Sometimes saying "yes" is the easier answer, not the right one, and negative consequences may result for those afraid to say "no."
By Regan Walsh
No. It's a word we are often afraid to say-as organizational leaders, as associates, as parents, even as friends.
The catch is, "yes" is often a trap.
Whether you're an organization or an individual, saying "yes" to something that doesn't align with your priorities and plans will only create confusion, frustration and disappointment.
We avoid "no" for a couple of reasons.
First and foremost, we avoid it out of fear. We're afraid we'll miss out on new business if we turn down that coffee meeting, or we're afraid we'll disappoint our kid's teacher if we say "no" to bringing snacks.
We also avoid it thanks to ego. Of course we must be the one to get the job done. Who else could possibly do it as well?

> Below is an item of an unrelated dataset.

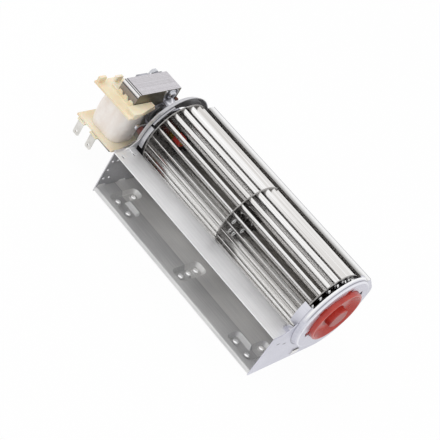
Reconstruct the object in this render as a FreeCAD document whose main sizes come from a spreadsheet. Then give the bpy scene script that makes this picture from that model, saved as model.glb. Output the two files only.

On the flip side, often we say "yes" to something so we can be seen a certain way-reliable, connected, overachieving. Meanwhile, we ignore our own wants.
We also fall into the "yes" trap when we believe we need an excuse to say "no." (I once went to a concert with a client because I felt I didn't have a good enough excuse not to. I'm an in-bed-by-9 gal, and I'm certainly not a fan of crowds. But there I was on a Thursday night, standing in a mosh pit listening to a band I was clearly only pretending to enjoy. Note: If you have to fake something-anything-why are you saying "yes?")
When we say "yes" to something, we're actually saying "no" to something else, and vice versa. It really is that simple.
The only way to get comfortable with saying "no" is to understand what it is you want to say "yes" to. Having clear goals in place will give you the confidence you need to turn something down.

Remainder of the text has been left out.